Copy exactly the lines from the one containing "imported = [obj" through the one containing "cad_low, cad_high = object_bounds()", both included, and nothing else.

## Data excerpts
>> start

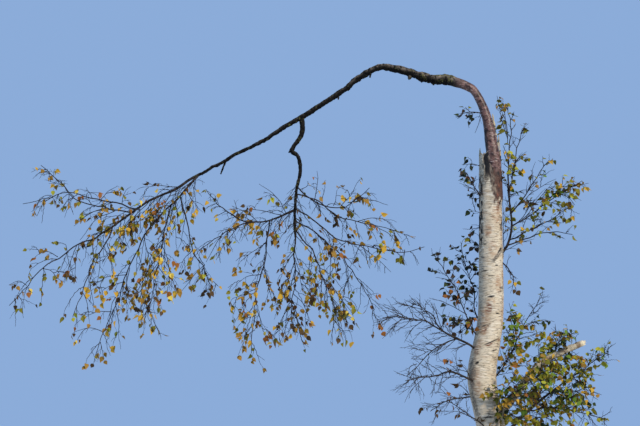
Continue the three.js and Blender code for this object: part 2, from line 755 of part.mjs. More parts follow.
const BARK_WHITE = { color: '#d9d2c4', roughness: 0.75, metalness: 0 };
const LEADER_BROWN = { color: '#6b4a40', roughness: 0.6, metalness: 0 };
const BOUGH_BROWN = { color: '#4d4036', roughness: 0.8, metalness: 0 };
const DEAD_WOOD = { color: '#d8c9ad', roughness: 0.85, metalness: 0 };
const MATERIALS = { trunk: BARK_WHITE, leader_rise: LEADER_BROWN, broken_bough: DEAD_WOOD };

// A mesh whose own origin is where the sub-part grows from
function subPart(name, solid, foot, look) {
  const geometry = toGeometry(mainBody(solid));
  geometry.translate(-foot.x, -foot.y, -foot.z);
  const mesh = new THREE.Mesh(geometry, new THREE.MeshStandardMaterial(look));
  mesh.name = name;
  mesh.position.copy(foot);
  return mesh;
}

addLeaderPieces();
BOUGHS.forEach(addBough);

const birch = new THREE.Group();
const trunkGroup = new THREE.Group();
const boughGroup = new THREE.Group();
const foliageGroup = new THREE.Group();
birch.add(trunkGroup, boughGroup, foliageGroup);

const splintered = joinAll([trunkSolid(), ...SPLINTERS.map(splinterSolid)]);
const trunkBody = splintered.subtract(limbSolid(limbs.leader_rise, SEAT_GAP));
trunkGroup.add(subPart('trunk', trunkBody, new THREE.Vector3(), MATERIALS.trunk));

// What a child is cut by, so that it stands clear of the limb that it grows from
function parentSpace(name) {
  return name === 'trunk' ? trunkSolid(SEAT_GAP) : limbSolid(limbs[name], SEAT_GAP);
}

for (const [name, limb] of Object.entries(limbs)) {
  const stubs = STUBS.filter((stub) => stub.on === name).map((stub) => {
    const points = [vector(stub.foot), vector(stub.tip)];
    return toSolid(limbGeometry(points, framesAlong(points), stub.radii, STUB_SIDES));
  });
  const whole = joinAll([limbSolid(limb), ...stubs]);
  const body = limb.on ? whole.subtract(parentSpace(limb.on)) : whole;
  boughGroup.add(subPart(name, body, limb.points[0], MATERIALS[name] ?? BOUGH_BROWN));
}

const heights = trunkHeights();
occupy('trunk', heights.map(trunkCentre), heights.map((height) => trunkRadius(height) * 1.1));
SPLINTERS.forEach(({ foot, tip, width }) => occupy('trunk', [vector(foot), vector(tip)], [width, width]));
Object.entries(limbs).forEach(([name, limb]) => occupy(name, limb.points, limb.radii));
STUBS.forEach(({ on, foot, tip, radii }) => occupy(on, [vector(foot), vector(tip)], radii));

const streams = Object.fromEntries(MASSES.map(({ name }, index) => [name, seededStream(FIRST_SEED + SEED_STEP * index)]));
const stems = Object.fromEntries(MASSES.map((mass) => [mass.name, stemLine(mass, streams[mass.name])]));
Object.entries(stems).forEach(([name, stem]) => occupy(name, stem, stem.map(() => GROWTH.stemRadius)));

for (const mass of MASSES) {
  const spray = massSolid(mass, stems, streams[mass.name]).subtract(parentSpace(mass.on));
  const look = { color: mass.colour, roughness: 0.7, metalness: 0 };
  foliageGroup.add(subPart(mass.name, spray, stems[mass.name][0], look));
}

export default birch;
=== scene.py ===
import math
from collections import namedtuple

import bpy
import numpy as np
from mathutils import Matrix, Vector


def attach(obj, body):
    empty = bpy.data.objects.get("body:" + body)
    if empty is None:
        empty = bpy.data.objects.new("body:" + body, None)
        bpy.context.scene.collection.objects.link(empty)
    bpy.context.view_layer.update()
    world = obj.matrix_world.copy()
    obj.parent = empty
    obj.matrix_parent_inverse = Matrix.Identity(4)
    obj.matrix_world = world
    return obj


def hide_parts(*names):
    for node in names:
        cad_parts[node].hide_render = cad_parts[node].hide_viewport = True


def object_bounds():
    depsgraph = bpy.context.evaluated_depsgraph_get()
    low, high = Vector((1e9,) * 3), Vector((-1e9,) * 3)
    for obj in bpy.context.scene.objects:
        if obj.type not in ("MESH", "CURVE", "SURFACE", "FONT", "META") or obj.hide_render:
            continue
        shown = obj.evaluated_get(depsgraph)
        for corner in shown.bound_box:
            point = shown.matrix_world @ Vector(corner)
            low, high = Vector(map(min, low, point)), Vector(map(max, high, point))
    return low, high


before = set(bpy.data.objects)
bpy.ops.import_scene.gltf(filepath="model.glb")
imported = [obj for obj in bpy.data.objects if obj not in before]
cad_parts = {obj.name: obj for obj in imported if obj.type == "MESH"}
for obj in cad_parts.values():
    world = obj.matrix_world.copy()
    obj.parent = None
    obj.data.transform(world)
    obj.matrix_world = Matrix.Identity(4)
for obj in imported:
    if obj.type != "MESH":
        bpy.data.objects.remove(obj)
cad_low, cad_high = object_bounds()

# Looks of a paper birch that a storm broke. The sizes are millimetres, as in the part's own source,
# and become metres where a mesh is made. The tree is seen from -Y and its arch reaches along -X.

MM = 0.001
MASK = 0xFFFFFFFF
UP = np.array([0.0, 0.0, 1.0])
GOLDEN_ANGLE = math.pi * (3 - math.sqrt(5))

# Camera: its place in millimetres, its tilt up in degrees and its lens, and the photo's size in pixels
CAMERA_PLACE = (-1529, -14000, 1600)
CAMERA_TILT = 6.2
CAMERA_LENS = 89.5
SENSOR_WIDTH = 36
PHOTO_WIDTH = 640
PHOTO_HEIGHT = 426

# Trunk: taper, lean, belly at chest height, root flare and broken rim
TRUNK_HEIGHT = 3610
FOOT_RADIUS = 134
TOP_RADIUS = 97
LEAN_BACK = -20
LEAN_HEIGHT = 400
BELLY_SHIFT = -90
BELLY_HEIGHT = 1680
BELLY_LENGTH = 350
BELLY_SWELL = 10
SWAY = 18
SWAY_HEIGHT = 900
FLARE = 52
FLARE_HEIGHT = 170
ROOT_RIDGES = 5
RIDGE_TURN = 0.6
RIDGE_SHARE = 0.13
RIM_RISE = 70
RIM_TEETH = 5
ROT_DEPTH = 120
TRUNK_SIDES = 148
TRUNK_ROWS = 600

# Long splinters on the broken rim: foot, tip, half width and half thickness
SPLINTERS = [
    ((50, 42, 3480), (16, 40, 4053), 38, 13),
    ((66, 30, 3500), (64, 46, 3850), 22, 11),
    ((-92, 0, 3500), (-112, -8, 3712), 20, 12),
]

# The leader's whole line from its foot on the trunk's near side to the outer fork, and its pieces
LEADER_LINE = [
    (12, -46, 3150), (11, -62, 3503), (-20, -66, 3791), (-57, -64, 3987), (-143, -60, 4183),
    (-233, -58, 4254), (-396, -58, 4302), (-551, -60, 4313), (-720, -66, 4368), (-853, -70, 4402),
    (-985, -74, 4416), (-1102, -76, 4368), (-1196, -76, 4310), (-1325, -70, 4203), (-1527, -56, 4075),
    (-1680, -46, 3974), (-1821, -38, 3899), (-2042, -25, 3757), (-2337, -8, 3609), (-2650, 12, 3439),
    (-2812, 15, 3335), (-3084, 18, 3211), (-3275, 22, 3074), (-3531, 28, 2891),
]
LEADER_RADII = [
    66, 62, 51, 41, 35, 39, 46, 40, 35, 31, 29, 26, 26, 24, 22, 22, 19, 16.5, 14, 12, 11, 9.5, 8.5, 7,
]
LEADER_PIECES = {
    "leader_rise": (0, 6),
    "leader_arch": (6, 13),
    "leader_fall": (13, 19),
    "outer_bough": (19, 23),
}

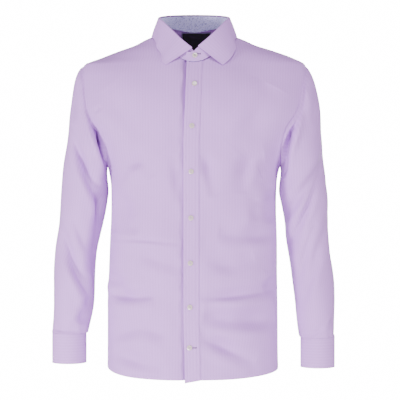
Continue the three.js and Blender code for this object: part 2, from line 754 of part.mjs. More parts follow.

>> end

## Correct answer
imported = [obj for obj in bpy.data.objects if obj not in before]
cad_parts = {obj.name: obj for obj in imported if obj.type == "MESH"}
for obj in cad_parts.values():
    world = obj.matrix_world.copy()
    obj.parent = None
    obj.data.transform(world)
    obj.matrix_world = Matrix.Identity(4)
for obj in imported:
    if obj.type != "MESH":
        bpy.data.objects.remove(obj)
cad_low, cad_high = object_bounds()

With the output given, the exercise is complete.